ROANOKE TIMES

                         Roanoke Times
                 Copyright (c) 1995, Landmark Communications, Inc.

DATE: TUESDAY, March 30, 1993                   TAG: 9303300204
SECTION: NATIONAL/INTERNATIONAL                    PAGE: A-1   EDITION: METRO 
SOURCE: From the Los Angeles Times and The New York Times
DATELINE: WASHINGTON                                LENGTH: Medium


RESTRICTION ON MEDICAL COSTS SEEN

The White House on Monday sent its strongest signal yet that it intends to impose short-term price controls on doctors, hospitals and other private-sector medical providers as part of national health-care reform.

In the first public meeting of the White House Task Force on national Health Care Reform, Vice President Al Gore, chairman of the meeting, said short-term cost controls are necessary to put a lid on the cost of insurance premiums, making it easier for businesses to furnish workers with health coverage under a government mandate.

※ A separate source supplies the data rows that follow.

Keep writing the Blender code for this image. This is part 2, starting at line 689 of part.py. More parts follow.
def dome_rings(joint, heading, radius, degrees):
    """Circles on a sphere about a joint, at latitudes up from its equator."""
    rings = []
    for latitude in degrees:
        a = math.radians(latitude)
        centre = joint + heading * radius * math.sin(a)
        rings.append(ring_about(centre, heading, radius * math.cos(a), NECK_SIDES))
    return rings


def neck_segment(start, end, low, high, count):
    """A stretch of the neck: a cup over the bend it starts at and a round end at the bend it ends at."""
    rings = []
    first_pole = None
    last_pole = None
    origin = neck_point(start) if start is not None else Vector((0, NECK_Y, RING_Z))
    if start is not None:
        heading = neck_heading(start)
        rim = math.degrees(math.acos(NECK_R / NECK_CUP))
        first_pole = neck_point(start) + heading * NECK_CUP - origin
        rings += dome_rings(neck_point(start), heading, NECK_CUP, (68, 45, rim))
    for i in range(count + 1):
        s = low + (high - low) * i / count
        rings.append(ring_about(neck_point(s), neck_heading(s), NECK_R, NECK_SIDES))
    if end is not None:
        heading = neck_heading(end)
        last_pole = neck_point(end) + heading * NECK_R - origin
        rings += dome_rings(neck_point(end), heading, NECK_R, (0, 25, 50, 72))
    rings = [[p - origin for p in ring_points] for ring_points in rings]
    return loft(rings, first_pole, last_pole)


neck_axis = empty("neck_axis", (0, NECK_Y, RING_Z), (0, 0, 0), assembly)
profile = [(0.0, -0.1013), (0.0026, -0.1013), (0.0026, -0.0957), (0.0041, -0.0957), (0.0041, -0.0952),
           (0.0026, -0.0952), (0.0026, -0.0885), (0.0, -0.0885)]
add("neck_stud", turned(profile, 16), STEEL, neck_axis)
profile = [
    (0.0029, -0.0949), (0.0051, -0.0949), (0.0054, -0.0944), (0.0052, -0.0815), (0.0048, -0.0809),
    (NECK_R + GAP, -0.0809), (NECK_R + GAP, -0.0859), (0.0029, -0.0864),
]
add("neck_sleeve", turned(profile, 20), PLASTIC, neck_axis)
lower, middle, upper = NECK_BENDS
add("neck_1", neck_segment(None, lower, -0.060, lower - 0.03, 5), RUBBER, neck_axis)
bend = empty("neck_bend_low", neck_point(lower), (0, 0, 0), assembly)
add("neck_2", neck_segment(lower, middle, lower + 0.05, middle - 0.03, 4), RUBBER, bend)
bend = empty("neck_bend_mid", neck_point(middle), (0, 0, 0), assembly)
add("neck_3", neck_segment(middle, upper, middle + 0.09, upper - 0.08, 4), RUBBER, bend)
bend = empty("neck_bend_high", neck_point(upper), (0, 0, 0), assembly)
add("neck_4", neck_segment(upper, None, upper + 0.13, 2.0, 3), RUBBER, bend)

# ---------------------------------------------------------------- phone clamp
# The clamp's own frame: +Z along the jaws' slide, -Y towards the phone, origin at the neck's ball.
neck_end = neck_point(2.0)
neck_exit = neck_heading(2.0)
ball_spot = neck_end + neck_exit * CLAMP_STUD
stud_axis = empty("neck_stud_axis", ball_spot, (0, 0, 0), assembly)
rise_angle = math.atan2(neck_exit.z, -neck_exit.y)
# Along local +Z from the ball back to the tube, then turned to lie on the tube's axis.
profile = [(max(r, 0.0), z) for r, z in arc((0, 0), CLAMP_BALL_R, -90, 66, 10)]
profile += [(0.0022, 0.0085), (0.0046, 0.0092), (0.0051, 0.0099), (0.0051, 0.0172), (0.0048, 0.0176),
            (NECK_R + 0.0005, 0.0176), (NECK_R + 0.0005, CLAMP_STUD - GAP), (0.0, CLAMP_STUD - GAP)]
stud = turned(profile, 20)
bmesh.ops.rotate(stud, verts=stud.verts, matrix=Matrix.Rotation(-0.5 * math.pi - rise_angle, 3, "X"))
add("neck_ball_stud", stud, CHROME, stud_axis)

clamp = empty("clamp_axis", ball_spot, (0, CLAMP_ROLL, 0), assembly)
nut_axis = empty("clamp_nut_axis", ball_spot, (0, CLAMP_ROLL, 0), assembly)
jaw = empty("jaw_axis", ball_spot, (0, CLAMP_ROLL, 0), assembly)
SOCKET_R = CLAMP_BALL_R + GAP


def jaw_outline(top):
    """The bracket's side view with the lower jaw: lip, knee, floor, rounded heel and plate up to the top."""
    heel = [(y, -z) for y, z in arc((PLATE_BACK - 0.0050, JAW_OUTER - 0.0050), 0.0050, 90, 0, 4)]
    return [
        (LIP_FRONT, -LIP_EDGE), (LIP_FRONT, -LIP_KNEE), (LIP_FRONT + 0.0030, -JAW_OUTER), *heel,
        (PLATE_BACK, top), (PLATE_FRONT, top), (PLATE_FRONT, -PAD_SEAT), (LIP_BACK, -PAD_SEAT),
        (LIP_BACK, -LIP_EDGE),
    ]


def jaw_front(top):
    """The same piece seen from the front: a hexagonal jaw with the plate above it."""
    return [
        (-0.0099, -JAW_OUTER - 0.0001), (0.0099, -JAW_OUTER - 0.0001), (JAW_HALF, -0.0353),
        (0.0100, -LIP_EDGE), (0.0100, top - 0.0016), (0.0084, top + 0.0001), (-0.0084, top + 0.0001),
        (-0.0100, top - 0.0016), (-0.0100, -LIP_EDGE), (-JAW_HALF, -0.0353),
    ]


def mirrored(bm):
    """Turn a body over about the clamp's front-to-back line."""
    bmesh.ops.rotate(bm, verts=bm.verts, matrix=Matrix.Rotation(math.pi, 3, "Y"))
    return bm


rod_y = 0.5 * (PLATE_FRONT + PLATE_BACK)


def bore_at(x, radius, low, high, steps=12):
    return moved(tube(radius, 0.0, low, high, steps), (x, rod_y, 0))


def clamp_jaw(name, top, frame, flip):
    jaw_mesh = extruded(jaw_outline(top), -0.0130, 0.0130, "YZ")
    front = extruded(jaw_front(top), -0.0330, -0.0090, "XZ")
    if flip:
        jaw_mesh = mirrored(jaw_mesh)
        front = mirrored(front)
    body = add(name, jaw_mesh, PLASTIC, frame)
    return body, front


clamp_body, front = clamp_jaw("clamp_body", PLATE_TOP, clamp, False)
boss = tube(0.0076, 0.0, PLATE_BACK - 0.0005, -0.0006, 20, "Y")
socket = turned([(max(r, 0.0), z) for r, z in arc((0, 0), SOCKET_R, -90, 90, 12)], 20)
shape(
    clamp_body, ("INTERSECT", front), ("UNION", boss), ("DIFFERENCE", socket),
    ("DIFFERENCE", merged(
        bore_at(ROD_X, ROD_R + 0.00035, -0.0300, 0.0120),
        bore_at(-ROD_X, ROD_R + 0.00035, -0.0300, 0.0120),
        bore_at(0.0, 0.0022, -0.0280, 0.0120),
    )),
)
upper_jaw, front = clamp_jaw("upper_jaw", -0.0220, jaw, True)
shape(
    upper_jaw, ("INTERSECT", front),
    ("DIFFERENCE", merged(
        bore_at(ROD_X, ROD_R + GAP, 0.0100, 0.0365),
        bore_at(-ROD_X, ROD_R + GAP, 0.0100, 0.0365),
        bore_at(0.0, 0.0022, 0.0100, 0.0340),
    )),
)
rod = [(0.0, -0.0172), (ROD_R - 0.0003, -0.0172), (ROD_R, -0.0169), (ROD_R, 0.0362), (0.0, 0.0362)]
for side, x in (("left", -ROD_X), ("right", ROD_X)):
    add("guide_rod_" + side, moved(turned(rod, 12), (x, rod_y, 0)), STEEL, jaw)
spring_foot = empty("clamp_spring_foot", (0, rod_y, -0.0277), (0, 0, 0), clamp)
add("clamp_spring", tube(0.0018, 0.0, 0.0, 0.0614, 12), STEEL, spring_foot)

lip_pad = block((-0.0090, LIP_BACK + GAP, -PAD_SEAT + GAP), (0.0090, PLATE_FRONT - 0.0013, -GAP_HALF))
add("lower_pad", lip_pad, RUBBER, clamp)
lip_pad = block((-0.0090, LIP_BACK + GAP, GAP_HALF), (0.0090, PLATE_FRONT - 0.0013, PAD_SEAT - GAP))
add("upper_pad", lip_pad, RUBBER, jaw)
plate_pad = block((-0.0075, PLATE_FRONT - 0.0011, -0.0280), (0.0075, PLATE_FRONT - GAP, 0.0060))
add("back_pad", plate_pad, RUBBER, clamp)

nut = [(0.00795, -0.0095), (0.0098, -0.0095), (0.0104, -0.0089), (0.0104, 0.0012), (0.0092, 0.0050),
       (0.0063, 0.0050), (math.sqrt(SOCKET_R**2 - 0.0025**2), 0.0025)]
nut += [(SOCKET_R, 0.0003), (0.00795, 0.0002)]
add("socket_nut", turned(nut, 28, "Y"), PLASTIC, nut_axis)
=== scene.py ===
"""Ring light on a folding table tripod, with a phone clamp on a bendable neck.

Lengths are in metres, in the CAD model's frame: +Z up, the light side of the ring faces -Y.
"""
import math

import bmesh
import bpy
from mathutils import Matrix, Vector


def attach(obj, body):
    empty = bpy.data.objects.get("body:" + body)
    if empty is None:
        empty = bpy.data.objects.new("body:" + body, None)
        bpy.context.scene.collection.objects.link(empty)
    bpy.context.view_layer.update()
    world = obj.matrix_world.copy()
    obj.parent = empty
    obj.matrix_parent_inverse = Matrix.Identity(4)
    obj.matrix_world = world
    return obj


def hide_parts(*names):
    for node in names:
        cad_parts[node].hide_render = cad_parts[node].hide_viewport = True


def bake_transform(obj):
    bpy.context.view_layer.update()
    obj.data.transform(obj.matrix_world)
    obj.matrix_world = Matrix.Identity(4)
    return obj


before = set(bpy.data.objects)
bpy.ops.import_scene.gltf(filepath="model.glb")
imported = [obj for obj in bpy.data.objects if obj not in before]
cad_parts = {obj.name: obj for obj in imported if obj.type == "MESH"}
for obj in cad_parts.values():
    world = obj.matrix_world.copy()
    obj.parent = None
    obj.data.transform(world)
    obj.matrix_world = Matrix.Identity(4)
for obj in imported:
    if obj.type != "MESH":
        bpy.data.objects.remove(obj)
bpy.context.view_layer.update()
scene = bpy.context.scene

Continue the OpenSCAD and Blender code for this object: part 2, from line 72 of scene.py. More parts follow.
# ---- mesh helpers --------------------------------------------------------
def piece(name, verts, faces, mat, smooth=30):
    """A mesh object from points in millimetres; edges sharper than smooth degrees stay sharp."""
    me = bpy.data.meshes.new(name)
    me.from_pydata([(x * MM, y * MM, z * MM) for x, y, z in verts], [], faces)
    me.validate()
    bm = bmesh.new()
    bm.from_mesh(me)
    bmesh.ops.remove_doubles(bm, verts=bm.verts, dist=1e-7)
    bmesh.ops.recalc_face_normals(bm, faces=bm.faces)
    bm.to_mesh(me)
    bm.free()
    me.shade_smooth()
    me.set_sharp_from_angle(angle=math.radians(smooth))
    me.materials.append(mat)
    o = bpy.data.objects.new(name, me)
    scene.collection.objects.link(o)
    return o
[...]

His comments came during a spirited debate with Stephen Elmont, vice president of the National Restaurant Association, who warned that many small businesses could not afford to provide health coverage.

"That's why cost controls . . . represent such an important part of reform," Gore replied.

Over the course of the 13-hour hearing, many witnesses warned of major practical problems in the changes contemplated by the administration. But their advice amounted to a crazy-quilt patchwork of conflicting ideas, a jumble that highlights the difficulty of changing the way Americans receive their health care.

The chairman of the American Medical Association, Dr. Raymond Scalettar, supported President Clinton's plan to require employers to provide basic health benefits for workers, but he called price controls unwarranted and unworkable.

Other elements of the proposed reform package disclosed Monday included plans to provide coverage for long-term care and to give nurses and physician-assistants greater roles in health care as a way to hold down costs.

To improve services to the underprivileged and others, the task force is exploring ways to eliminate Medicaid altogether, perhaps by gradually covering indigent persons under the same large health-care co-ops contemplated for much of the general population.

Nursing-home executives urged greater use of private insurance to pay for long-term care. But the American Association of Retired Persons warned that "a system based on private insurance will increase total costs and leave millions uncovered."

A government mandate to provide health coverage would cost small businesses at least $40 billion, according to Margaret Smith of National Small Business United.

Many small businesses, such as restaurants, would be forced out of business, witnesses said.

As an alternative, Gary F. Petty of the Small Business Legislative Council urged the administration to institute a wage-and-price freeze on health-care providers.

But G. Kirk Raab, president and CEO of Genentech Inc., a pioneering California-based high-tech firm, warned that such controls would "strangle investment" in the biotechnology industry.